■ RECORDED INFORMATION:
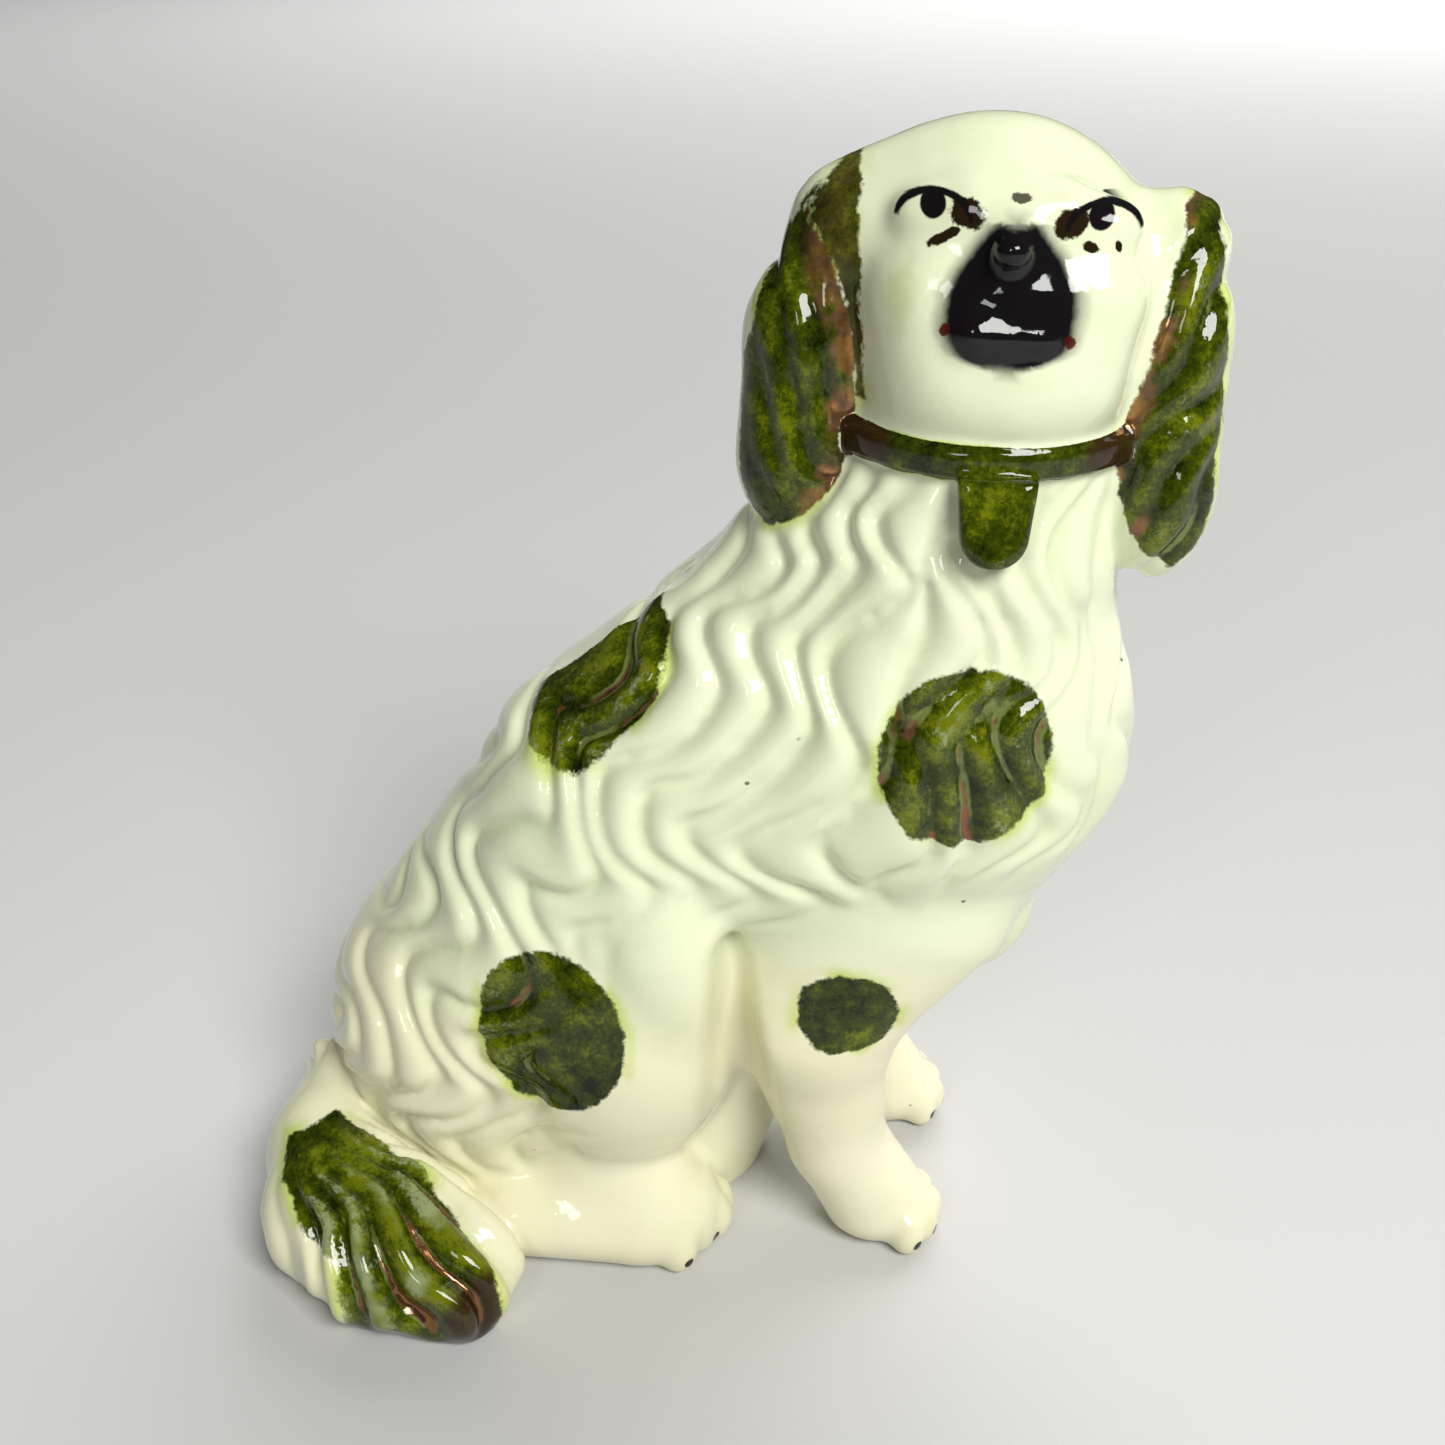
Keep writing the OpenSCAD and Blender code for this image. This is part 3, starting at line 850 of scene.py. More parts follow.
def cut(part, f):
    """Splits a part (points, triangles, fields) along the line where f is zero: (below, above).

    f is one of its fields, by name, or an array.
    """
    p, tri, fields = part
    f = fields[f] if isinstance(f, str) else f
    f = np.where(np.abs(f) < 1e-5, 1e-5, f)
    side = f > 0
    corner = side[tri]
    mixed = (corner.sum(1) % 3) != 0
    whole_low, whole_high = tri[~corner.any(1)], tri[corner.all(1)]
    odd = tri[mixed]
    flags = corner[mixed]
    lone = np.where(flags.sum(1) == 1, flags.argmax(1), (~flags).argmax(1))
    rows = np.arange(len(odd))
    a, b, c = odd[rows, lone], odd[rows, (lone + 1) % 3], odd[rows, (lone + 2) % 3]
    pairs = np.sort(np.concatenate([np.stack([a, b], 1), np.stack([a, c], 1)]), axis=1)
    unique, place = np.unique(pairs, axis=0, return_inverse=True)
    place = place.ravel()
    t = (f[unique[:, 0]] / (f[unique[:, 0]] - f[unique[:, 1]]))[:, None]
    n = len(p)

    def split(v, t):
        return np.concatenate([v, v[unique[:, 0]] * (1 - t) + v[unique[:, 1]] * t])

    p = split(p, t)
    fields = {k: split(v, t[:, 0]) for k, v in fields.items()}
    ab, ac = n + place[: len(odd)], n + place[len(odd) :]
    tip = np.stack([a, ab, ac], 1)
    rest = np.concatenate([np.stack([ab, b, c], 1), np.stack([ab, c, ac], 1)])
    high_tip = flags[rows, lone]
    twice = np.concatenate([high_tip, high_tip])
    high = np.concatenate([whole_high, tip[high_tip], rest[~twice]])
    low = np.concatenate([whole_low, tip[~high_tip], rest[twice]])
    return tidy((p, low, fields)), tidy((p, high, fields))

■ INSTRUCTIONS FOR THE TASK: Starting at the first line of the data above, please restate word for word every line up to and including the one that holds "zero: (below, above).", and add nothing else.

■ WORKED SOLUTION:
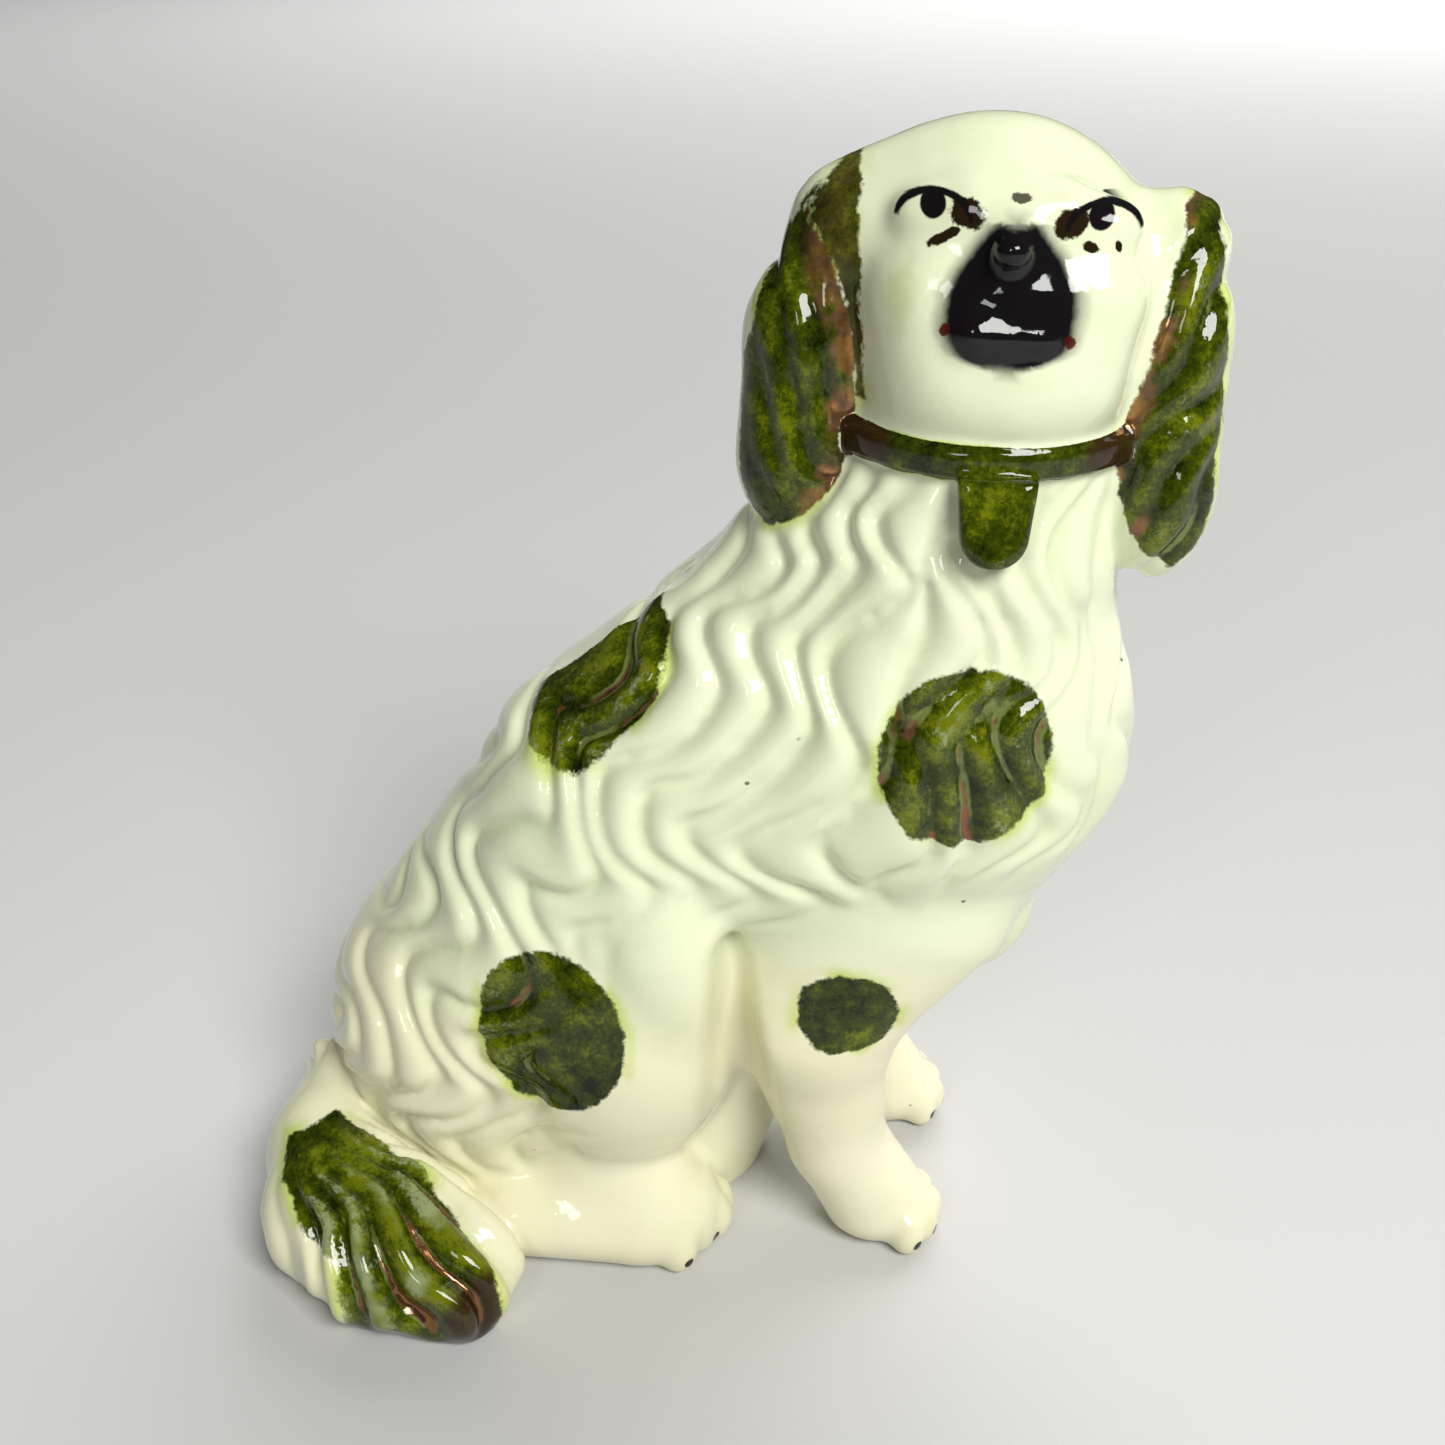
Keep writing the OpenSCAD and Blender code for this image. This is part 3, starting at line 850 of scene.py. More parts follow.
def cut(part, f):
    """Splits a part (points, triangles, fields) along the line where f is zero: (below, above).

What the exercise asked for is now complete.